As I noted a few days ago, there’s a complex and complicated history that got us to this place. There is an argument — though I think at best an incomplete one — that the U.S. set the stage for this cataclysm by rapidly enrolling the Warsaw Pact into NATO in the 1990s. But right here and now, as we saw in Putin’s speech earlier this week, this is about a Great Power wanting to gobble up another country and using the most transparent sorts of pretexts and manufactured provocations that remind us of some of the darkest moments of the 20th century. And here, again, we come back to that contest between civic democracies and authoritarianism. We should look carefully at what many of our own countrymen are telling us when they watch Putin’s actions and see it as an example of a way of organizing the world they embrace.
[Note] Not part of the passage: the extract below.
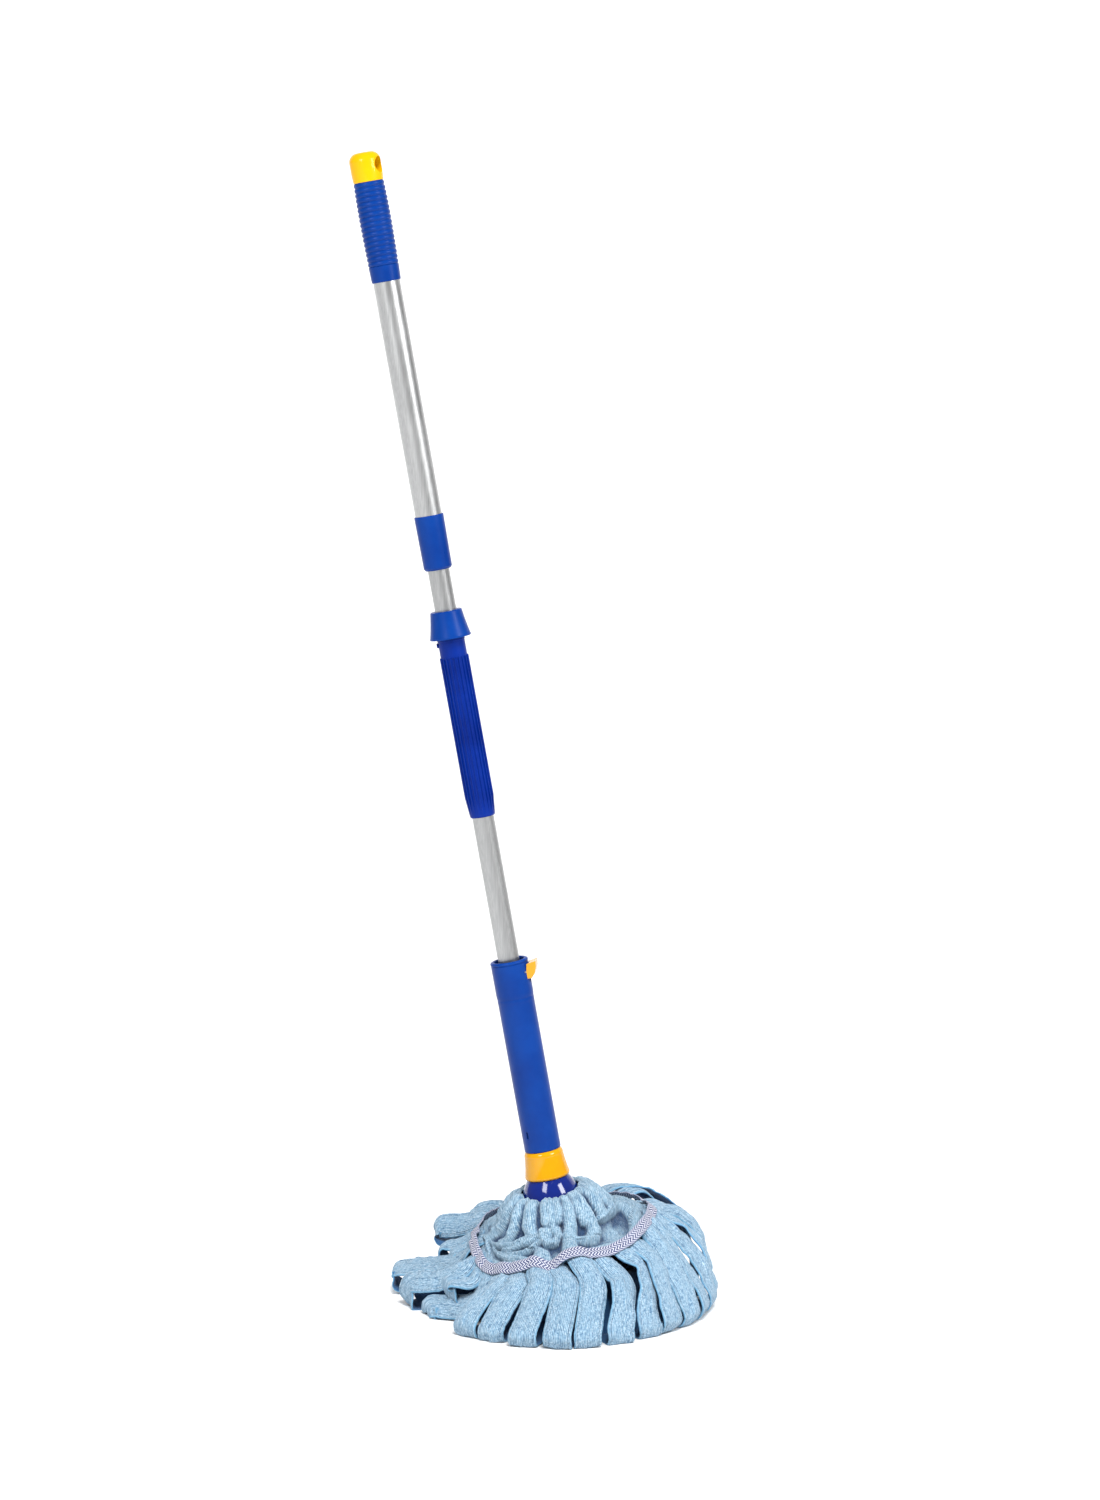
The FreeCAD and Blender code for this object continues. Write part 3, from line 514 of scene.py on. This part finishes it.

When I say that this crisis is part of the larger contest between civic democracy and authoritarianism, that’s not quite saying that the U.S. is on one side and Putin and all he represents is on the other. That battle is afoot in the U.S. as well and who will come out on top isn’t clear in that case either. Until little more than a year ago, the U.S. was in many ways on that side.

There are reports that a Russian invasion of Ukraine could start as soon as tonight. We have no way of knowing whether this is true or not. But they seem to be assuming it’s true in Ukraine. The government of Ukraine has repeatedly said over recent days and weeks that nothing is imminent. But tonight they’re locking down their capital city and President Zelensky’s speech this evening seemed to say clearly that it’s happening. He told his country’s citizens that he tried to call President Putin today and he was refused. He appealed to Russians in their own language to stop Putin. It did not sound like an appeal he thought would be answered.

It looks like this contest is about to become violent and bloody in Ukraine and there’s no guarantee it will stay within Ukraine. But the bigger story, the context and prism through which we should see and understand what is happening is one that we are also a part of, one which our actions and political choices inside the United States will help decide.